Accounting Software vs. Professional Accounting Services

Huge numbers of businesses now use accounting software – and for good reasons. Such software can save time and effort in a number of areas. It can remove errors, improving your accounting accuracy. It can give you real-time insights into the financial health of your business, it can help you comply with regulations, and most accounting software is scalable, meaning it can grow with you as your company does.

However, accounting software does have its limitations. An off-the-shelf solution may not do everything you need. You’ll want to make sure you have a strong internet connection: if you have outages, you’ll temporarily be unable to access your data. Accounting software stores data in the cloud, which means it is also vulnerable to hacking.

As with anything, you’ll want to weigh up the pros and cons of spending money on accounting software. One thing to remember, though, is that software can’t completely replace an accountant.
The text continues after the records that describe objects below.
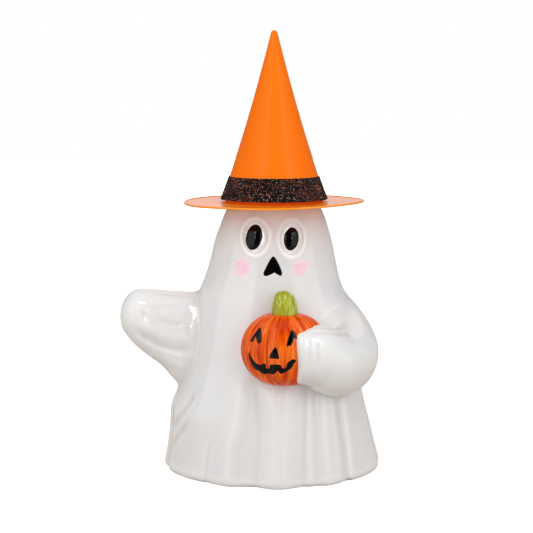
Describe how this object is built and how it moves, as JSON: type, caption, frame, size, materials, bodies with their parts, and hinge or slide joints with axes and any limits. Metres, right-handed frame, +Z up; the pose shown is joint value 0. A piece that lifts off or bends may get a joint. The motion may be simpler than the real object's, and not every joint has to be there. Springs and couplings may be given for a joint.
{
  "type": "ceramic ghost figure",
  "caption": "Glazed ceramic ghost in a draped sheet, one arm raised and one holding a jack-o'-lantern, under a pointed metal witch's hat that lifts off.",
  "frame": {"origin": "on the table, on the hat's axis, in the plane of the foot ring", "axes": "+Z up along the hat's axis, -Y out of the ghost's face, +X towards the arm that holds the pumpkin"},
  "size_m": [0.2391, 0.1736, 0.3976],
  "materials": {
    "white_glaze": "high gloss clear glaze over white earthenware",
    "pumpkin_glaze": "hand-brushed orange underglaze, gloss",
    "stem_glaze": "hand-brushed green underglaze, gloss",
    "black_enamel": "raised black enamel, gloss",
    "cheek_glitter": "fine pink glitter in a clear binder",
    "hat_metal": "satin orange baked enamel on steel sheet",
    "ribbon": "black glitter ribbon with copper flecks"
  },
  "bodies": {
    "ghost": {"gown": "white_glaze", "raised_arm": "white_glaze", "pumpkin_arm": "white_glaze", "pumpkin": "pumpkin_glaze", "pumpkin_stem": "stem_glaze", "left_eye": "black_enamel", "right_eye": "black_enamel", "nose": "black_enamel", "left_cheek": "cheek_glitter", "right_cheek": "cheek_glitter", "pumpkin_eyes": "black_enamel", "pumpkin_nose": "black_enamel", "pumpkin_mouth": "black_enamel"},
    "hat": {"hat_brim": "hat_metal", "hat_cone": "hat_metal", "hat_band": "ribbon"}
  },
  "joints": [
    {"name": "hat_lift", "type": "slide", "parent": "ghost", "child": "hat", "axis": [0, 0, 1], "range_m": [0, 0.03]}
  ]
}
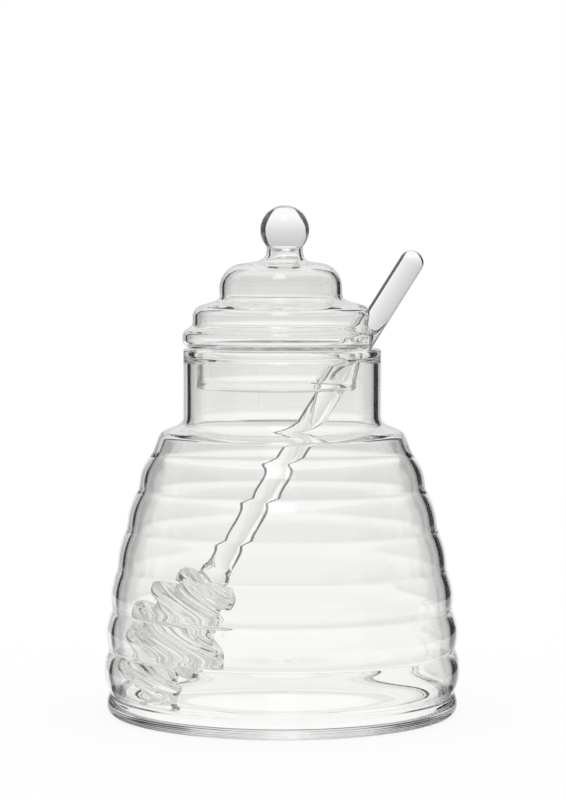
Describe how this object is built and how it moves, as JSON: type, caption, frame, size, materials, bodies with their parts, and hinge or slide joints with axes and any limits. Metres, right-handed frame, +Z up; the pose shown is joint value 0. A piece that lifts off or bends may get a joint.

We’ve covered this in more detail here. While software has its benefits, it doesn’t have that human touch. It can’t offer professional advice and support, won’t do your bookkeeping for you, and can’t ensure that you are both compliant AND making use of efficiencies where you can.

 

How to Choose the Right Accountant for Your Business

Choosing an accountant is one thing. Choosing the right accountant is another.

One key thing you’ll want to think about is location. How important is it that the small business accounting services you choose are geographically close by? If this is a key factor, that will narrow down your options. If not, the world is your oyster.

Double-check the qualifications and certifications held by any accountants that you are considering. Do they have the right professional qualifications for your needs?

Of course, qualifications aren’t everything: the right credentials and experience are important too. Look for accountants who have a good knowledge and understanding of your sector. You may also want to consider specialised small business accounting services: smaller firms have very different accounting requirements and regulations than larger businesses.